───── Data provided

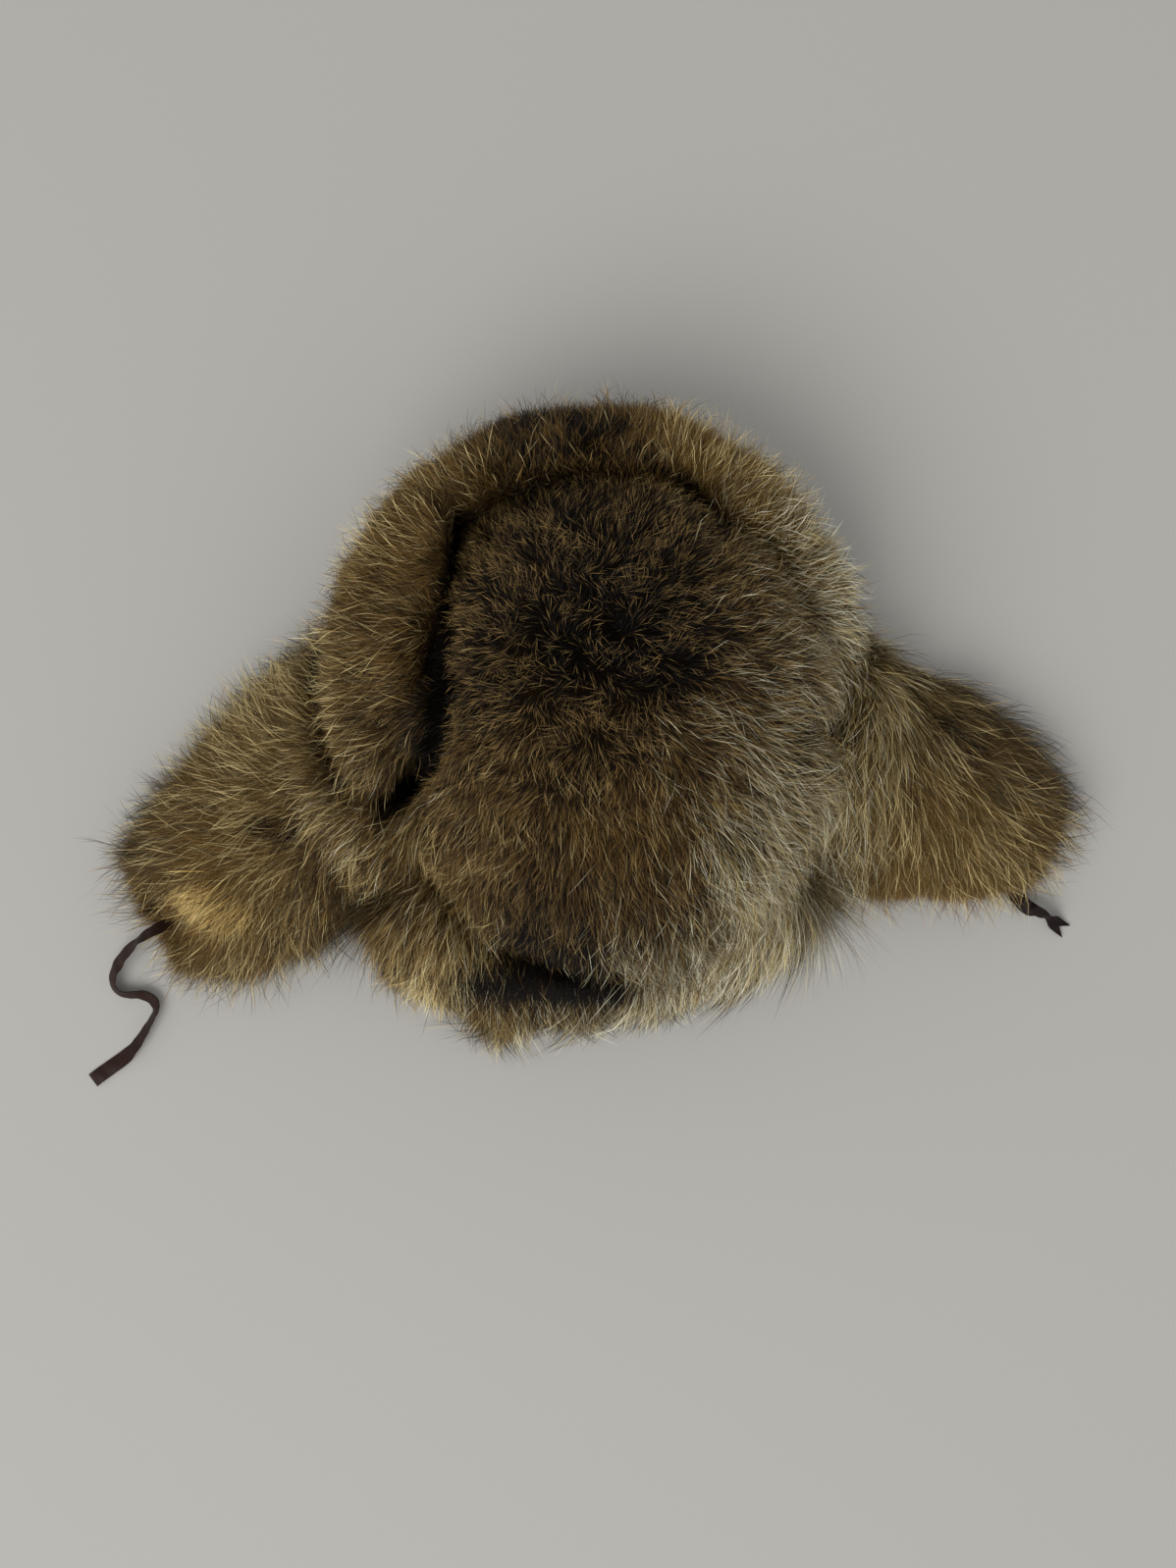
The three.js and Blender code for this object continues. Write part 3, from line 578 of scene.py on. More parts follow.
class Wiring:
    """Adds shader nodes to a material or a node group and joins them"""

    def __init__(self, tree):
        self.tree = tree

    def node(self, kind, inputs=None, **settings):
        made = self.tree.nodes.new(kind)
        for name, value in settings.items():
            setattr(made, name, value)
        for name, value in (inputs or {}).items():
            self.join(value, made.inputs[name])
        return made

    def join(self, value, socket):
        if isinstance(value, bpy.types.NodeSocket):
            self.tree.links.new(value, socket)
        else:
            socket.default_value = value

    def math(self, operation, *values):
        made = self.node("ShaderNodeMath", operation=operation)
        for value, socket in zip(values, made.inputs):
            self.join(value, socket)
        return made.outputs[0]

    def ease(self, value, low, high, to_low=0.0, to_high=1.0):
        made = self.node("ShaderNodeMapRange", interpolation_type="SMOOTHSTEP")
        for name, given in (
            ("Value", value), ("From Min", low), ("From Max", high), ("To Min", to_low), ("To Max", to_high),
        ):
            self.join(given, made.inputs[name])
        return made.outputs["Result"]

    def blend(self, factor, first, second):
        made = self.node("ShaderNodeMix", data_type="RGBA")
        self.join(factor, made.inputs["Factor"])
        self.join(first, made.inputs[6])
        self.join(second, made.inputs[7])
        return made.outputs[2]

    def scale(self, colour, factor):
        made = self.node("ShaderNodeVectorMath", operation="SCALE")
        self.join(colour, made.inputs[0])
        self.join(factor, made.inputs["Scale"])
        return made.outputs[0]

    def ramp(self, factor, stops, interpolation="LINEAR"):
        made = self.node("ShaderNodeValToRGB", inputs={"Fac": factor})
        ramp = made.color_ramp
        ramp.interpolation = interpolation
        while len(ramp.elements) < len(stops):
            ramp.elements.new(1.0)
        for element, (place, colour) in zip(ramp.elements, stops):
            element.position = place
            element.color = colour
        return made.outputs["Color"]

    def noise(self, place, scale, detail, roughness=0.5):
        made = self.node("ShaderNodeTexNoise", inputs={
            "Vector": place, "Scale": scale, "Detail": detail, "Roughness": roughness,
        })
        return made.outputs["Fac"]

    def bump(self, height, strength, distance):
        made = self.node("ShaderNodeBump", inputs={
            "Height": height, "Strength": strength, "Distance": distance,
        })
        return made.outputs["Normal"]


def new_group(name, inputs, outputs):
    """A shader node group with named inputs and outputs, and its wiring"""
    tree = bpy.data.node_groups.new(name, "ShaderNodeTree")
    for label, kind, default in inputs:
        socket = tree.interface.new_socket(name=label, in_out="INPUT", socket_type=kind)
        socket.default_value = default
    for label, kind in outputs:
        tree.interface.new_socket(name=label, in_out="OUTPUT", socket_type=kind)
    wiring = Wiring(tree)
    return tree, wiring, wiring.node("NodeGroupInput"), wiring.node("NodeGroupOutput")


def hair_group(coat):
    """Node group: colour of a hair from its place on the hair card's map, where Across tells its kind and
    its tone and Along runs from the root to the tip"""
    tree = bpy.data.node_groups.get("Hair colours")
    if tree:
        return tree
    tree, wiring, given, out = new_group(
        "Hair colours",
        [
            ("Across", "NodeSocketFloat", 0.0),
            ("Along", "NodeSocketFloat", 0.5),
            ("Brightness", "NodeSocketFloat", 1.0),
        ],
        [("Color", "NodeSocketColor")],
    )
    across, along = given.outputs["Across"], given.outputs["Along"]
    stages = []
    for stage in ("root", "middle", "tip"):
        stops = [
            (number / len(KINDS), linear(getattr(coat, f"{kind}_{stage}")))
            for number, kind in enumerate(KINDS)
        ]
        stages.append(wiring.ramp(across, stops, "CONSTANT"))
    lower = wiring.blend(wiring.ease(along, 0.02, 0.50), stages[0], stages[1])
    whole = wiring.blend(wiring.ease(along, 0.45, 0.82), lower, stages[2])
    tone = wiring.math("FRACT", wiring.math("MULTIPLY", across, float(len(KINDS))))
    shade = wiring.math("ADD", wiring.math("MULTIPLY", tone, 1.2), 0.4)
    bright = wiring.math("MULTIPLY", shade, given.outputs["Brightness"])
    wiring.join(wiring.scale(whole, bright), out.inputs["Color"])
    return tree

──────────

Set problem :: Copy all of the material word for word.

Response below ::
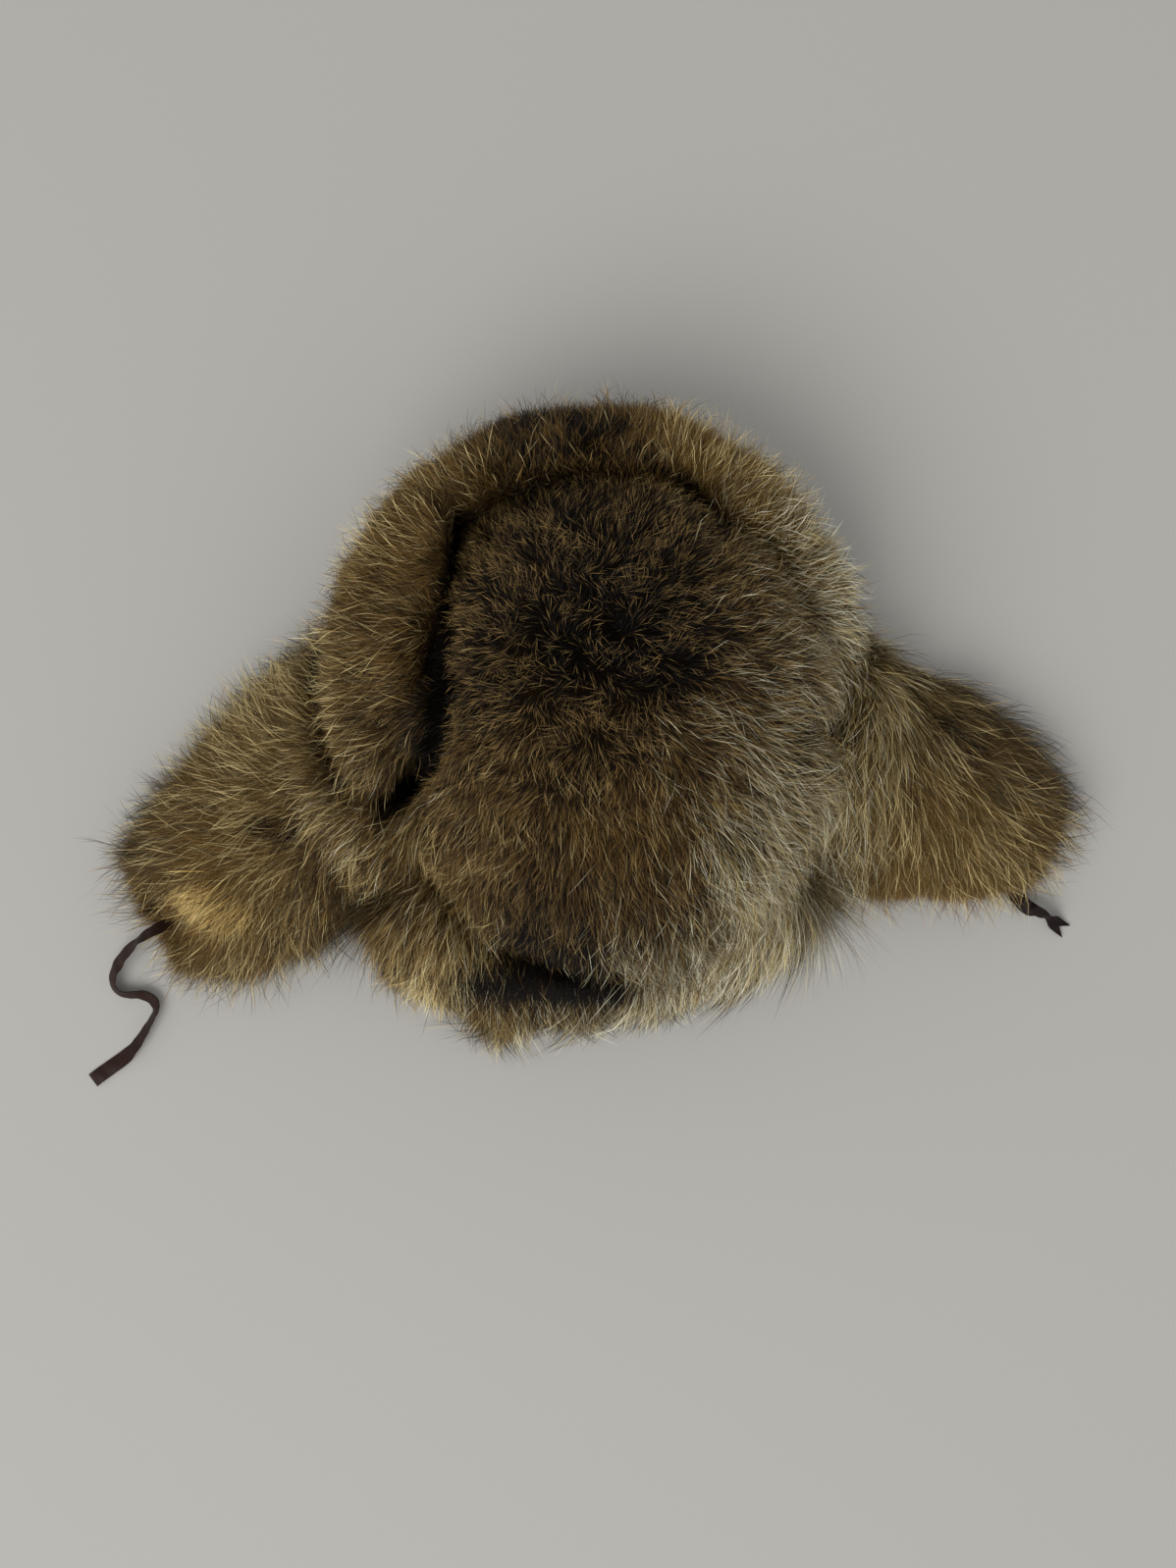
The three.js and Blender code for this object continues. Write part 3, from line 578 of scene.py on. More parts follow.
class Wiring:
    """Adds shader nodes to a material or a node group and joins them"""

    def __init__(self, tree):
        self.tree = tree

    def node(self, kind, inputs=None, **settings):
        made = self.tree.nodes.new(kind)
        for name, value in settings.items():
            setattr(made, name, value)
        for name, value in (inputs or {}).items():
            self.join(value, made.inputs[name])
        return made

    def join(self, value, socket):
        if isinstance(value, bpy.types.NodeSocket):
            self.tree.links.new(value, socket)
        else:
            socket.default_value = value

    def math(self, operation, *values):
        made = self.node("ShaderNodeMath", operation=operation)
        for value, socket in zip(values, made.inputs):
            self.join(value, socket)
        return made.outputs[0]

    def ease(self, value, low, high, to_low=0.0, to_high=1.0):
        made = self.node("ShaderNodeMapRange", interpolation_type="SMOOTHSTEP")
        for name, given in (
            ("Value", value), ("From Min", low), ("From Max", high), ("To Min", to_low), ("To Max", to_high),
        ):
            self.join(given, made.inputs[name])
        return made.outputs["Result"]

    def blend(self, factor, first, second):
        made = self.node("ShaderNodeMix", data_type="RGBA")
        self.join(factor, made.inputs["Factor"])
        self.join(first, made.inputs[6])
        self.join(second, made.inputs[7])
        return made.outputs[2]

    def scale(self, colour, factor):
        made = self.node("ShaderNodeVectorMath", operation="SCALE")
        self.join(colour, made.inputs[0])
        self.join(factor, made.inputs["Scale"])
        return made.outputs[0]

    def ramp(self, factor, stops, interpolation="LINEAR"):
        made = self.node("ShaderNodeValToRGB", inputs={"Fac": factor})
        ramp = made.color_ramp
        ramp.interpolation = interpolation
        while len(ramp.elements) < len(stops):
            ramp.elements.new(1.0)
        for element, (place, colour) in zip(ramp.elements, stops):
            element.position = place
            element.color = colour
        return made.outputs["Color"]

    def noise(self, place, scale, detail, roughness=0.5):
        made = self.node("ShaderNodeTexNoise", inputs={
            "Vector": place, "Scale": scale, "Detail": detail, "Roughness": roughness,
        })
        return made.outputs["Fac"]

    def bump(self, height, strength, distance):
        made = self.node("ShaderNodeBump", inputs={
            "Height": height, "Strength": strength, "Distance": distance,
        })
        return made.outputs["Normal"]


def new_group(name, inputs, outputs):
    """A shader node group with named inputs and outputs, and its wiring"""
    tree = bpy.data.node_groups.new(name, "ShaderNodeTree")
    for label, kind, default in inputs:
        socket = tree.interface.new_socket(name=label, in_out="INPUT", socket_type=kind)
        socket.default_value = default
    for label, kind in outputs:
        tree.interface.new_socket(name=label, in_out="OUTPUT", socket_type=kind)
    wiring = Wiring(tree)
    return tree, wiring, wiring.node("NodeGroupInput"), wiring.node("NodeGroupOutput")


def hair_group(coat):
    """Node group: colour of a hair from its place on the hair card's map, where Across tells its kind and
    its tone and Along runs from the root to the tip"""
    tree = bpy.data.node_groups.get("Hair colours")
    if tree:
        return tree
    tree, wiring, given, out = new_group(
        "Hair colours",
        [
            ("Across", "NodeSocketFloat", 0.0),
            ("Along", "NodeSocketFloat", 0.5),
            ("Brightness", "NodeSocketFloat", 1.0),
        ],
        [("Color", "NodeSocketColor")],
    )
    across, along = given.outputs["Across"], given.outputs["Along"]
    stages = []
    for stage in ("root", "middle", "tip"):
        stops = [
            (number / len(KINDS), linear(getattr(coat, f"{kind}_{stage}")))
            for number, kind in enumerate(KINDS)
        ]
        stages.append(wiring.ramp(across, stops, "CONSTANT"))
    lower = wiring.blend(wiring.ease(along, 0.02, 0.50), stages[0], stages[1])
    whole = wiring.blend(wiring.ease(along, 0.45, 0.82), lower, stages[2])
    tone = wiring.math("FRACT", wiring.math("MULTIPLY", across, float(len(KINDS))))
    shade = wiring.math("ADD", wiring.math("MULTIPLY", tone, 1.2), 0.4)
    bright = wiring.math("MULTIPLY", shade, given.outputs["Brightness"])
    wiring.join(wiring.scale(whole, bright), out.inputs["Color"])
    return tree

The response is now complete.